Ce modèle connut un immense succès dans le dernier tiers du XVIIIe siècle. Sa composition est basée sur un dessin conservé à l’Institut national d’Histoire de l’Art à Paris qui sera décliné par Osmond avec certaines variantes (voir H. Ottomeyer et P. Pröschel, Vergoldete Bronzen, Band I, Munich, 1986, p.228). Ainsi, nous connaissons notamment un exemplaire conservé au musée Jacquemard-André à Paris sur lequel le bronzier a intégré deux putti supplémentaires qui flanquent le cadran (illustré dans P. Verlet, Les bronzes dorés du XVIIIe siècle, Paris, 1987, p.117, fig.148) ; mais surtout, trois modèles similaires à la pendule présentée sont connus : les deux premiers appartiennent aux collections du Mobilier national, l’un a été livré pour Madame Royale à Versailles en 1778 (voir Le château de Versailles raconte le Mobilier national, 2011, p.153-155), l’autre commandé par le comte d’Artois pour le Palais du Temple en 1777 (voir La folie d’Artois à Bagatelle, 1988, p.108) ; enfin, mentionnons qu’une dernière pendule de ce type, le cadran signé Lepaute de Belle Fontaine, appartient aux collections royales anglaises au château de Windsor (Inv. RCIN30021).
Jean-André et Jean-Baptiste Lepaute
« Lepaute Horloger du Roi à Paris »: Cette signature correspond à la collaboration de deux frères, Jean-André Lepaute (1720-1789) et Jean-Baptiste Lepaute (1727-1802), tous deux nommés horlogers du Roi et qui connurent une carrière hors du commun.
Jean-André, né à Thonne-la-Long en Lorraine, vint à Paris en tant que jeune homme et fut rejoint par son frère en 1747. Leur entreprise, créée de fait en 1750, fut formellement fondée en 1758. Reçu maître par la corporation des horlogers en 1759, Jean-André fut d’abord logé au Palais du Luxembourg and ensuite, en 1756, aux Galeries du Louvre. Jean-André Lepaute a écrit un Traité d’Horlogerie, publié à Paris in 1755. Un petit volume, Description de plusieurs ouvrages d’horlogerie apparut en 1764. En 1748 il épousa la mathématicienne et l’astronome Nicole-Reine Etable de la Brière, qui prédit, entre autres, le retour de la comète Halley.

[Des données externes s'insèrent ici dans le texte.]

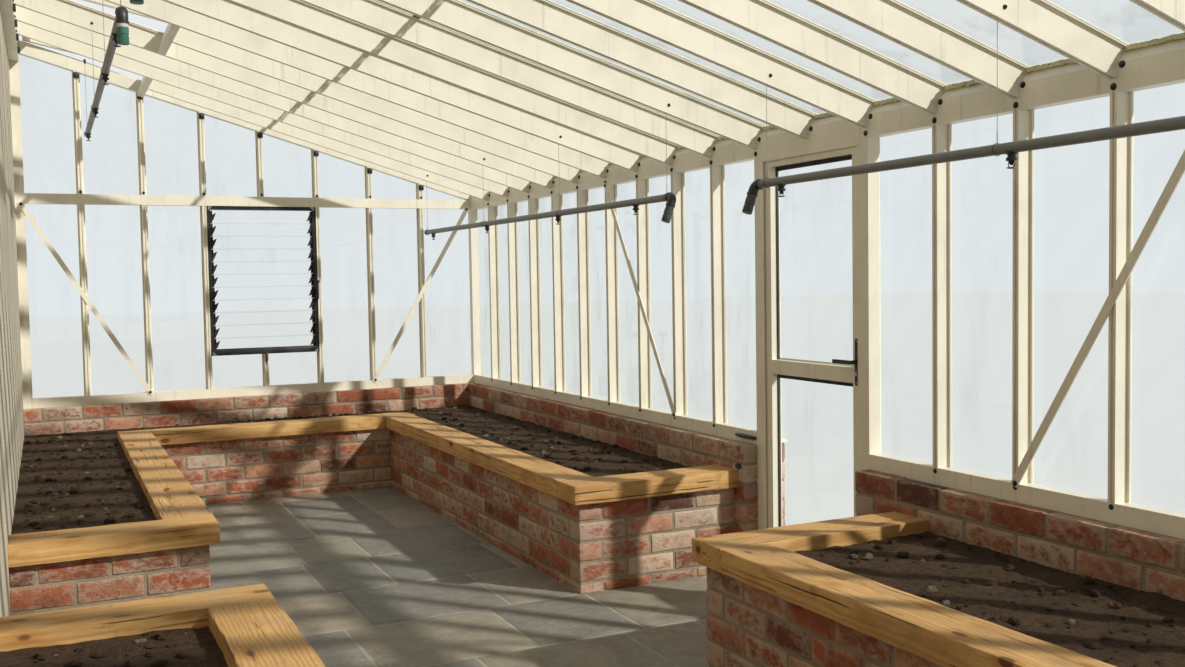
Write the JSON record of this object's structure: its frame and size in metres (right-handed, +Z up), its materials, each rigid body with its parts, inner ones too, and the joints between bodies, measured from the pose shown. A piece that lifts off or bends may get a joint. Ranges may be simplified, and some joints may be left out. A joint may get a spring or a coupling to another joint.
{
  "type": "lean-to glass greenhouse",
  "caption": "Lean-to glasshouse on brick dwarf walls, with raised beds, roof vents, louvre windows, spray lines and an opening glazed door.",
  "frame": {"origin": "on the ground at the middle of the outline in plan", "axes": "+X from the rear wall to the low glazed front, +Y along the building to the far gable, +Z up"},
  "size_m": [3.461, 8.7, 3.2204],
  "materials": {
    "slate": "honed dark grey flags",
    "render": "painted render",
    "brick": "reclaimed red brick with pale mortar",
    "timber": "sawn softwood, oiled",
    "soil": "loose dark earth",
    "frame_paint": "cream powder coat, satin",
    "black_paint": "black powder coat, satin",
    "clear_glass": "clear horticultural glass",
    "seal_foam": "weathered foam strip",
    "joint_strip": "grey strip with dirt",
    "flashing": "dull sheet",
    "gasket": "black glazing gasket",
    "grey_pipe": "grey pipe",
    "black_plastic": "moulded black",
    "steel": "thin wire and pins"
  },
  "bodies": {
    "greenhouse": {"floor_slab": "slate", "rear_wall": "render", "gable_walls": "brick", "front_walls": "brick", "side_bed_walls": "brick", "end_bed_walls": "brick", "bed_copings": "timber", "side_bed_soil": "soil", "end_bed_soil": "soil", "front_sills": "frame_paint", "gable_sills": "frame_paint", "corner_posts": "frame_paint", "front_mullions": "frame_paint", "gable_mullions": "frame_paint", "gable_transoms": "frame_paint", "eave_beam": "frame_paint", "eave_seal": "seal_foam", "eave_gutter": "frame_paint", "rafters": "frame_paint", "gable_rafters": "frame_paint", "wall_plate": "frame_paint", "vent_trimmers": "frame_paint", "vent_sashes": "frame_paint", "vent_glass": "clear_glass", "vent_stays": "steel", "front_glass": "clear_glass", "gable_glass": "clear_glass", "roof_glass_lower": "clear_glass", "roof_glass_upper": "clear_glass", "pane_joints": "joint_strip", "ridge_flashing": "flashing", "wall_braces": "frame_paint", "louvre_frames": "black_paint", "louvre_blades": "clear_glass", "door_frame": "frame_paint", "door_hinges_fixed": "frame_paint", "door_catch": "black_paint", "irrigation_pipes": "grey_pipe", "spray_nozzles": "black_plastic", "pipe_hangers": "steel"},
    "door": {"door_leaf": "frame_paint", "door_glass": "clear_glass", "door_gasket": "gasket", "door_hinges_moving": "frame_paint", "door_handle": "black_paint"}
  },
  "joints": [
    {"name": "door_hinge", "type": "hinge", "parent": "greenhouse", "child": "door", "pos_m": [1.6235, 0.3395, 1], "axis": [0, 0, 1], "range_deg": [0, 95]}
  ]
}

Jean-Baptiste Lepaute, reçu maître en décember 1776, fut connu pour l’horloge à équation du temps qu’il construisit pour l’Hôtel de ville de Paris (1780, détruite par l’incendie de 1871) et celle de l’Hôtel des Invalides.

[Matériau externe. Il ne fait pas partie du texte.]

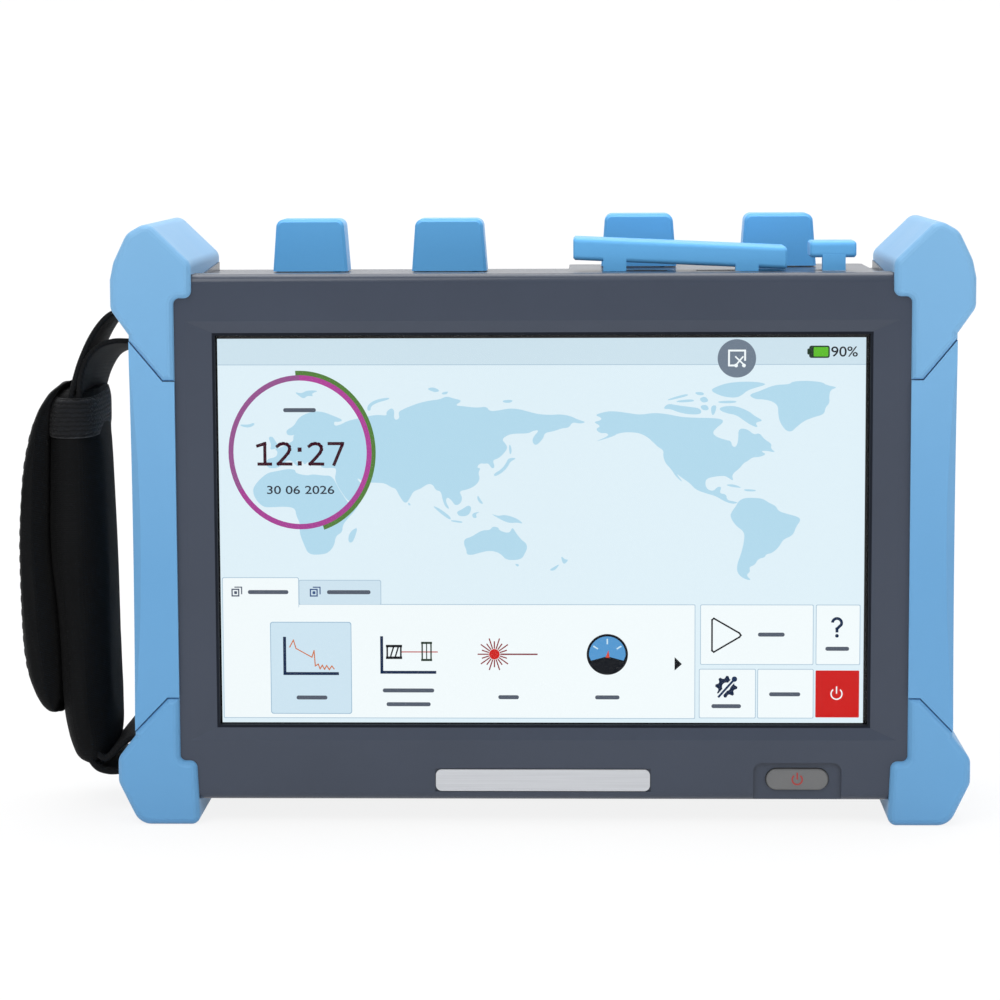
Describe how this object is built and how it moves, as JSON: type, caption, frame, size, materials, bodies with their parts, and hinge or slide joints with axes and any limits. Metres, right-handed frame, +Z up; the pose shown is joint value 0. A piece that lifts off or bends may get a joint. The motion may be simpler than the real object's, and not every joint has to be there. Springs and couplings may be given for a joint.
{
  "type": "optical time domain reflectometer",
  "caption": "Handheld fibre-optic test set with a landscape touch screen, corner bumpers, capped optical ports, rubber port flaps, hand strap and fold-out stand.",
  "frame": {"origin": "middle of the bounding box's underside: the instrument stands on its lower bumpers on z = 0, and the hand strap on the left counts in the box", "axes": "+Z up, +X to the right seen from the screen side, +Y from the screen to the back"},
  "size_m": [0.2592, 0.0688, 0.1638],
  "materials": {
    "housing": "fine matte moulding",
    "soft_guard": "smooth matte overmoulded rubber",
    "port_cover": "smooth soft rubber",
    "plated_metal": "nickel plated",
    "steel": "plain steel",
    "plate": "brushed",
    "module_metal": "cast and machined",
    "touch_glass": "clear, glossy",
    "display": "lit colour display",
    "board": "solder mask",
    "brass": "turned",
    "black_plastic": "matte",
    "gasket": "foam",
    "key": "translucent grey",
    "webbing": "woven nylon webbing",
    "strap_fabric": "padded woven nylon"
  },
  "bodies": {
    "case": {"battery_cover": "housing", "battery_pack": "black_plastic", "board_spacers": "brass", "bumper_bottom_left": "soft_guard", "bumper_bottom_right": "soft_guard", "bumper_top_left": "soft_guard", "bumper_top_right": "soft_guard", "cap_pins": "steel", "case_screws": "steel", "charging_socket": "black_plastic", "cover_screws": "steel", "flap_roots": "port_cover", "front_housing": "housing", "lan_socket": "steel", "lcd_panel": "display", "main_board": "board", "nameplate": "plate", "optical_adapter_1": "plated_metal", "optical_adapter_2": "plated_metal", "optical_adapter_3": "plated_metal", "optical_adapter_4": "plated_metal", "otdr_module": "module_metal", "port_plate": "housing", "power_switch": "black_plastic", "rail_left": "soft_guard", "rail_right": "soft_guard", "rear_housing": "housing", "screen_gasket": "gasket", "speaker": "black_plastic", "stand_pins": "steel", "strap_bar_bottom": "steel", "strap_bar_top": "steel", "strap_pad": "strap_fabric", "strap_webbing_bottom": "webbing", "strap_webbing_top": "webbing", "strap_wrap": "strap_fabric", "touch_panel": "touch_glass", "usb_socket": "steel"},
    "button": {"power_button": "key"},
    "long_cover": {"long_flap": "port_cover"},
    "small_cover": {"small_flap": "port_cover"},
    "stand": {"kickstand": "housing"},
    "cap_1": {"dust_cap_1": "port_cover"},
    "cap_2": {"dust_cap_2": "port_cover"},
    "cap_3": {"dust_cap_3": "port_cover"},
    "cap_4": {"dust_cap_4": "port_cover"}
  },
  "joints": [
    {"name": "power_button_press", "type": "slide", "parent": "case", "child": "button", "axis": [0, 1, 0], "range_m": [0, 0.0008], "stiffness_N_per_m": 800},
    {"name": "long_flap_hinge", "type": "hinge", "parent": "case", "child": "long_cover", "pos_m": [0.05155, -0.02, 0.1493], "axis": [1, 0, 0], "range_deg": [0, 88]},
    {"name": "small_flap_hinge", "type": "hinge", "parent": "case", "child": "small_cover", "pos_m": [0.09275, -0.02, 0.1493], "axis": [1, 0, 0], "range_deg": [0, 88]},
    {"name": "kickstand_hinge", "type": "hinge", "parent": "case", "child": "stand", "pos_m": [0.01435, 0.0299, 0.0995], "axis": [1, 0, 0], "range_deg": [0, 40]},
    {"name": "dust_cap_1_hinge", "type": "hinge", "parent": "case", "child": "cap_1", "pos_m": [-0.05105, 0.0274, 0.151], "axis": [-1, 0, 0], "range_deg": [0, 115]},
    {"name": "dust_cap_2_hinge", "type": "hinge", "parent": "case", "child": "cap_2", "pos_m": [-0.01215, 0.0274, 0.151], "axis": [-1, 0, 0], "range_deg": [0, 115]},
    {"name": "dust_cap_3_hinge", "type": "hinge", "parent": "case", "child": "cap_3", "pos_m": [0.04085, 0.0274, 0.1522], "axis": [-1, 0, 0], "range_deg": [0, 115]},
    {"name": "dust_cap_4_hinge", "type": "hinge", "parent": "case", "child": "cap_4", "pos_m": [0.07975, 0.0274, 0.1522], "axis": [-1, 0, 0], "range_deg": [0, 115]}
  ]
}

Ils travaillèrent notamment, en France, pour le Garde-Meuble de la Couronne et les plus grands amateurs de l’époque, à l’étranger, pour le prince Charles de Lorraine et la reine Louise-Ulrique de Suède.

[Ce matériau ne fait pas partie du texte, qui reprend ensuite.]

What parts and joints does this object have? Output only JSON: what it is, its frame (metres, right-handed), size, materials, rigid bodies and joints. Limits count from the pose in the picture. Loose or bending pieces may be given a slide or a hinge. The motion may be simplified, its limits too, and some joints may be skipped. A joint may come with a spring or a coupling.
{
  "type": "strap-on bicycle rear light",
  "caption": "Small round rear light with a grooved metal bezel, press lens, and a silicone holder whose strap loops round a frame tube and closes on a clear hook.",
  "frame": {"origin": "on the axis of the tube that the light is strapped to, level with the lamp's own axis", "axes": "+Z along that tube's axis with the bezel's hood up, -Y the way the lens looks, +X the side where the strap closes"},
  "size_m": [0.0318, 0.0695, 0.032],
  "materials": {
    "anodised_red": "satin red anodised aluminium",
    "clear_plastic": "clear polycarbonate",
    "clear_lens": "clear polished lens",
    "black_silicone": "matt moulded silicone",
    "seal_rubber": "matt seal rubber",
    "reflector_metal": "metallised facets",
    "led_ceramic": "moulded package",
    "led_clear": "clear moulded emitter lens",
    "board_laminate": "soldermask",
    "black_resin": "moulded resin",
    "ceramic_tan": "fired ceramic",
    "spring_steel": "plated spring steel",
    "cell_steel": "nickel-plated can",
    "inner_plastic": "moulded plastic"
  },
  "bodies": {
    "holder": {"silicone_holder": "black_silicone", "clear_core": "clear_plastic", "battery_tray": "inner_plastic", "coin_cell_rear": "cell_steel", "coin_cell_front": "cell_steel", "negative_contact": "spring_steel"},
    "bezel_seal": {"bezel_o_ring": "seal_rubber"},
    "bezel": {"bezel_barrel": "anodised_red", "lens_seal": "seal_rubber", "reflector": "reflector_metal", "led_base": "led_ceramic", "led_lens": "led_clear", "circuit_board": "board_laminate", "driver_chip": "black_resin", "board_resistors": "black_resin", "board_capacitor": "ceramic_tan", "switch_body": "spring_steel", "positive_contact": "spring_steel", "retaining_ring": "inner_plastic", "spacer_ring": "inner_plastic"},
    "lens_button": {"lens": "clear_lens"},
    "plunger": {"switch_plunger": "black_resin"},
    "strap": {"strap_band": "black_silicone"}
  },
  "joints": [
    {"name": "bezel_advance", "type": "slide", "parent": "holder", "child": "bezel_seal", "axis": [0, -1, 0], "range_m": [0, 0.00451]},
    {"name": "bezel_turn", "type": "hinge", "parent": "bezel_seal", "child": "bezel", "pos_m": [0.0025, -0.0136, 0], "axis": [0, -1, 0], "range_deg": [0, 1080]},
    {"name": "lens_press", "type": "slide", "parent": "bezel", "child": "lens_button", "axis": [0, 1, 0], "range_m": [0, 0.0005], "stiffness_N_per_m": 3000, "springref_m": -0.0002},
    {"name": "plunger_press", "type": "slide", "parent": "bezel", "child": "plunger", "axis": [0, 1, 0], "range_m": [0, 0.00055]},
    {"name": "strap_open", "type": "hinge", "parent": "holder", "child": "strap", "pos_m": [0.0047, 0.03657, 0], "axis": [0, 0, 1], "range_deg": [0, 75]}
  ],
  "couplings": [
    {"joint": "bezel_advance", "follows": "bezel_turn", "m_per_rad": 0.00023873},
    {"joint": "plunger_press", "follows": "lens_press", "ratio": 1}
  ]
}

Jean-Baptiste reprit la direction de l’atelier lors de la retraite de son frère Jean-André en 1775.
Robert Osmond (1711 - 1789)
Le bronzier Robert Osmond nait à Canisy, près de Saint-Lô ; il fait son apprentissage dans l’atelier de Louis Regnard, maître fondeur en terre et en sable, devenant maître bronzier à Paris en 1746. On le trouve d’abord rue des Canettes, paroisse St Sulpice, et dès 1761, dans la rue de Mâcon. Robert Osmond devient juré de sa corporation, s’assurant ainsi une certaine protection de ses droits de créateur. En 1753 son neveu quitte la Normandie pour le rejoindre, et en 1761, l’atelier déménage dans la rue de Macon. Le neveu, Jean-Baptiste Osmond (1742-après 1790) est reçu maître en 1764 ; après cette date, il travaille avec son oncle ; leur collaboration fut si étroite qu’il est difficile de distinguer entre les contributions de l’un et de l’autre. Robert Osmond prend sa retraite vers 1775. Jean-Baptiste, qui continue de diriger l’atelier après le départ de son oncle, connaît bientôt des difficultés ; il fait faillite en 1784. Son oncle Robert meurt en 1789.
Bronziers et ciseleurs prolifiques, les Osmond pratiquaient les styles Louis XV et néoclassiques avec un égal bonheur. Leurs œuvres, appréciées à leur juste valeur par les connaisseurs de l’époque, furent commercialisées par des horlogers et des marchands-merciers. Bien qu’ils aient produit toutes sortes de bronzes d’ameublement, y compris des chenets, des appliques et des encriers, aujourd’hui ils sont surtout connus pour leurs caisses de pendules, comme par exemple celle qui représente le Rapt d’Europe (Musée Getty, Malibu, CA,) dans le style Louis XV, et deux importantes pendules néoclassiques, dont il existe plusieurs modèles, ainsi qu’un vase à tête de lion (Musée Condé de Chantilly et le Cleveland Museum of Art) et un cartel avec rubans ciselés (exemples dans le Stockholm Nationalmuseum et le Musée Nissim de Camondo de Paris). Une pendule remarquable, ornée d’un globe, des amours, et d’une plaque en porcelaine de Sèvres (Louvre, Paris) compte également parmi leurs œuvres importantes.
D’abord voués au style rocaille, au début des années 1760 ils ont adopté le nouveau style néoclassique, dont ils devinrent bientôt les maîtres. Ils fournirent des boîtes aux meilleurs horlogers de l’époque, y compris Montjoye, pour lequel ils créèrent des boîtes de pendules de cartonnier et de pendules colonne ; la colonne étant l’un des motifs de prédilection de l’atelier Osmond.